Saturday, November 30, 2013
American Lawyer: 'White Flight' Hits Nation's Law Schools, by Matt Leichter:
As the number of applicants to law school continues to dwindle, some writers have begun pondering the demographic challenges facing law schools. Attorney Keith Lee and University of Saint Thomas School of law professor Jerry Organ recently wrote articles highlighting the decline in graduates from elite, "feeder" universities applying to law school. At the same time, recent law school applicants tend to have lower LSAT scores than their predecessors. Both of these observations fit into a developing narrative that highly intelligent and affluent college graduates are forgoing law school.

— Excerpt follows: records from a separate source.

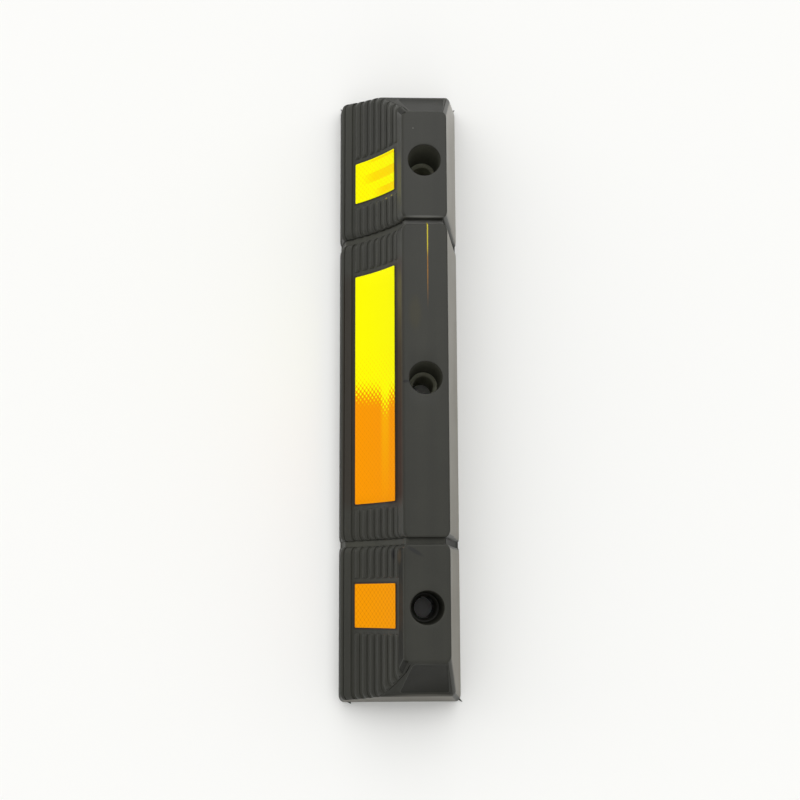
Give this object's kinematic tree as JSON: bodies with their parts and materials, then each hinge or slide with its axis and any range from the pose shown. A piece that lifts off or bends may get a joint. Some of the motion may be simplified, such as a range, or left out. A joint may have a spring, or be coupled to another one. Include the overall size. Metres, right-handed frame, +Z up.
{
  "type": "rubber wheel stop",
  "caption": "Long moulded rubber block with a hollow ribbed front slope, flat top, steep back, chamfered ends, cross grooves, counterbored anchor holes and reflective tape on the front.",
  "frame": {"origin": "middle of the underside, on the ground", "axes": "+X along the length, +Y from the ribbed front to the steep back, +Z up"},
  "size_m": [0.6, 0.118, 0.1],
  "materials": {
    "rubber": "moulded black rubber, satin, with faint mould marks",
    "reflective_film": "glossy yellow-orange prismatic retroreflective film with a diamond lattice",
    "adhesive": "matt pressure-sensitive adhesive layer"
  },
  "bodies": {
    "root": {"rubber_body": "rubber", "tape_film_middle": "reflective_film", "tape_film_left": "reflective_film", "tape_film_right": "reflective_film", "tape_adhesive_middle": "adhesive", "tape_adhesive_left": "adhesive", "tape_adhesive_right": "adhesive"}
  },
  "joints": []
}
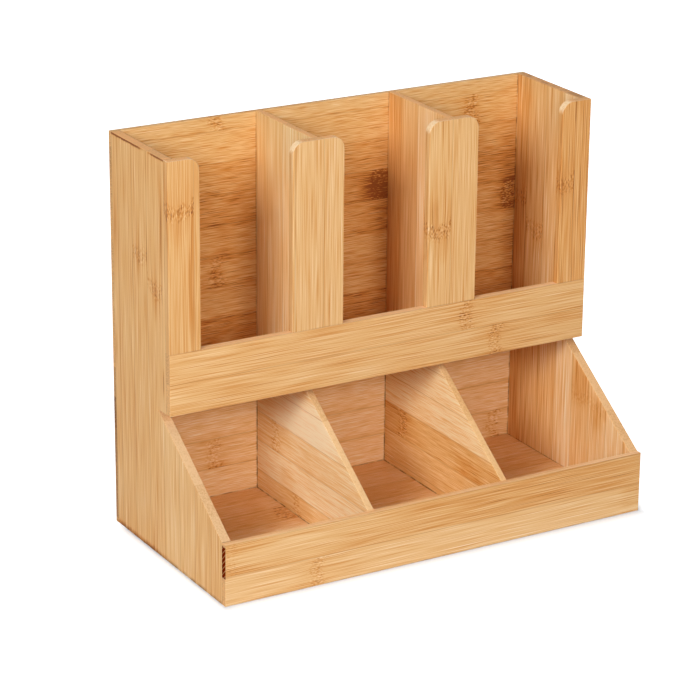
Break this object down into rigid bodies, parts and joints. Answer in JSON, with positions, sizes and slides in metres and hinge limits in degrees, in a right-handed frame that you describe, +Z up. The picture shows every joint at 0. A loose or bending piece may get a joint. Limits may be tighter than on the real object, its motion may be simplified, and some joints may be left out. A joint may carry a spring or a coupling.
{
  "type": "desktop organizer",
  "caption": "Free-standing bamboo organizer with tall open bays between front flanges, above open bins with sloped dividers behind a low front lip.",
  "frame": {"origin": "on the table, at the middle of the footprint", "axes": "+X to the right along the width, +Y to the back, +Z up"},
  "size_m": [0.345, 0.17, 0.295],
  "materials": {
    "bamboo": "sanded, clear satin finish"
  },
  "bodies": {
    "root": {"left_side_panel": "bamboo", "right_side_panel": "bamboo", "back_panel": "bamboo", "bottom_panel": "bamboo", "shelf": "bamboo", "front_lip": "bamboo", "front_rail": "bamboo", "left_lower_divider": "bamboo", "right_lower_divider": "bamboo", "left_upper_divider": "bamboo", "right_upper_divider": "bamboo", "left_end_flange": "bamboo", "left_middle_flange": "bamboo", "right_middle_flange": "bamboo", "right_end_flange": "bamboo"}
  },
  "joints": []
}
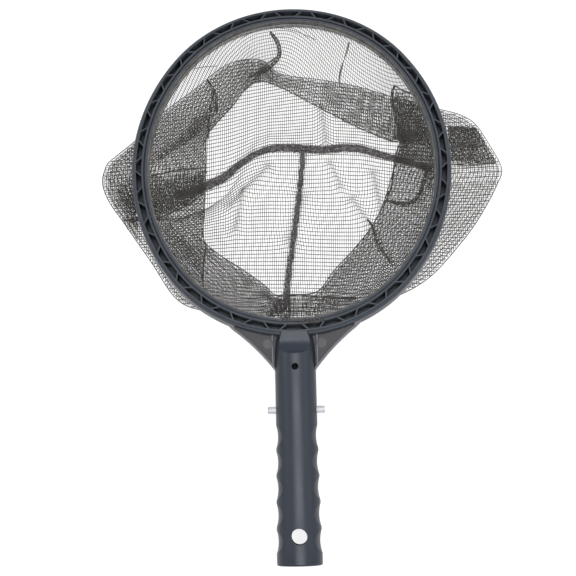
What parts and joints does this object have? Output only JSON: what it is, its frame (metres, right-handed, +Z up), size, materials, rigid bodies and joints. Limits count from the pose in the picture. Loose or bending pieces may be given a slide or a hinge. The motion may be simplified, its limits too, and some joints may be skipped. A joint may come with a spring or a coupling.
{
  "type": "hand leaf skimmer net",
  "caption": "Oval ribbed ring with a fine slack net bag, hollow finger-grip handle bent slightly down, and a spring clip whose side pins lock into a telescopic pole.",
  "frame": {"origin": "centre of the base of the whole object as it lies on the ground, with the ring's far edge, the handle's open end and the slack bag touching it", "axes": "+Y from the handle's open end towards the ring's far edge, +Z up, +X to the right seen from above; the ring leans 6.8 degrees down towards +Y"},
  "size_m": [0.293, 0.4156, 0.0443],
  "materials": {
    "frame_plastic": "moulded polypropylene, fine matt texture, slate grey",
    "net_mesh": "open woven polyester mesh, grey",
    "net_hem": "folded mesh hem, grey",
    "net_tape": "sewn seam, charcoal",
    "clip_nylon": "translucent natural nylon"
  },
  "bodies": {
    "frame": {"rim_frame": "frame_plastic", "gusset_left": "frame_plastic", "gusset_right": "frame_plastic", "handle": "frame_plastic", "net_retainer": "frame_plastic", "net_hem": "net_hem", "net_wall": "net_mesh", "net_bottom": "net_mesh", "net_corner_left": "net_mesh", "net_corner_right": "net_mesh", "seam_bottom": "net_tape", "seam_side": "net_tape", "seam_end": "net_tape", "clip_bow": "clip_nylon"},
    "clip_left": {"clip_arm_left": "clip_nylon"},
    "clip_right": {"clip_arm_right": "clip_nylon"}
  },
  "joints": [
    {"name": "press_left_pin", "type": "hinge", "parent": "frame", "child": "clip_left", "pos_m": [-0.0179, -0.15336, 0.02091], "axis": [0, 0.1093, -0.994], "range_deg": [0, 6.4], "stiffness_Nm_per_rad": 1, "springref_deg": -2.01},
    {"name": "press_right_pin", "type": "hinge", "parent": "frame", "child": "clip_right", "pos_m": [0.0009, -0.15336, 0.02091], "axis": [0, -0.1093, 0.994], "range_deg": [0, 6.4], "stiffness_Nm_per_rad": 1, "springref_deg": -2.01}
  ]
}
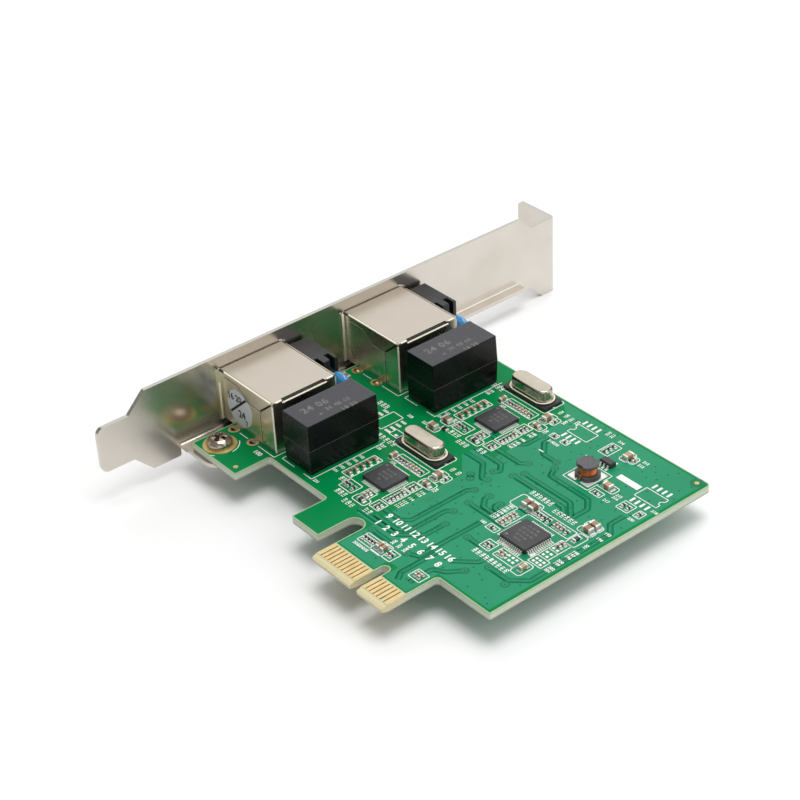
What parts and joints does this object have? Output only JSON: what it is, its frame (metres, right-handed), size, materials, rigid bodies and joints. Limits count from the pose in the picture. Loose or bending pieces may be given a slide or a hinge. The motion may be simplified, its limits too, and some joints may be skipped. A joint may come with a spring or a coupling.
{
  "type": "network interface card",
  "caption": "Dual-port network interface card with a PCI Express edge connector, shielded sockets, isolation transformers and a full-height steel bracket.",
  "frame": {"origin": "centre of the edge connector's key notch (x), tip of the connector (y), component side of the board (z)", "axes": "+X from the bracket to the free edge of the board, +Y away from the connector tip, +Z out of the component side"},
  "size_m": [0.0935, 0.1201, 0.0216],
  "materials": {
    "board": "gloss",
    "gold": "polished",
    "bracket": "bright nickel",
    "screw": "satin",
    "shield": "satin nickel",
    "socket_plastic": "matte",
    "spring_gold": "polished",
    "holder_plastic": "matte",
    "lens": "gloss",
    "moulding": "matte",
    "disc_blue": "gloss",
    "chip_black": "matte",
    "tin": "satin",
    "crystal_base": "matte",
    "crystal_can": "bright",
    "ferrite": "matte",
    "copper": "enamelled",
    "capacitor_ceramic": "matte",
    "resistor_glaze": "gloss",
    "label": "matte",
    "solder": "satin"
  },
  "bodies": {
    "root": {"board": "board", "edge_contacts": "gold", "bracket": "bracket", "bracket_screw": "screw", "inspection_sticker": "label", "solder_pins": "solder", "switch_chip": "chip_black", "switch_leads": "tin", "inductor_core": "ferrite", "inductor_winding": "copper", "regulator_body": "chip_black", "regulator_leads": "tin", "chip_capacitors": "capacitor_ceramic", "capacitor_ends": "tin", "chip_resistors": "resistor_glaze", "resistor_ends": "tin", "port_1_shield": "shield", "port_1_housing": "socket_plastic", "port_1_contacts": "spring_gold", "light_1_holder": "holder_plastic", "light_1_lenses": "lens", "transformer_1_base": "moulding", "transformer_1_cover": "moulding", "disc_capacitor_1": "disc_blue", "phy_1_chip": "chip_black", "phy_1_pads": "tin", "crystal_1_base": "crystal_base", "crystal_1_can": "crystal_can", "crystal_1_leads": "tin", "port_2_shield": "shield", "port_2_housing": "socket_plastic", "port_2_contacts": "spring_gold", "light_2_holder": "holder_plastic", "light_2_lenses": "lens", "transformer_2_base": "moulding", "transformer_2_cover": "moulding", "disc_capacitor_2": "disc_blue", "phy_2_chip": "chip_black", "phy_2_pads": "tin", "crystal_2_base": "crystal_base", "crystal_2_can": "crystal_can", "crystal_2_leads": "tin"}
  },
  "joints": []
}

A different look at the data reveals a more profound trend: Most of the 8,651-student net decline in law school enrollments between 2010 and 2012 is attributable to white male law students going unreplaced. White women account for another big chunk of the decline
These changes in law school demographics raise an obvious question for those interested in the profession's diversity: Which law schools account for the drop in white students? Answer: Not the most popular ones. Using the most recent U.S. News & World Report rankings—not because they measure prestige precisely but because they are widely known—it's clear that the bulk of the 6,528-person decline in white 1Ls occurred at lower-ranked schools. The 101 schools with a ranking of 100 or less accounted for only 38 percent of the decrease, while the top 50 were only responsible for 17 percent, and the famed top 14 just 3 percent. The 48 remaining schools, along with the rank-not-published University of La Verne, accounted for 41 percent of the lost white 1Ls.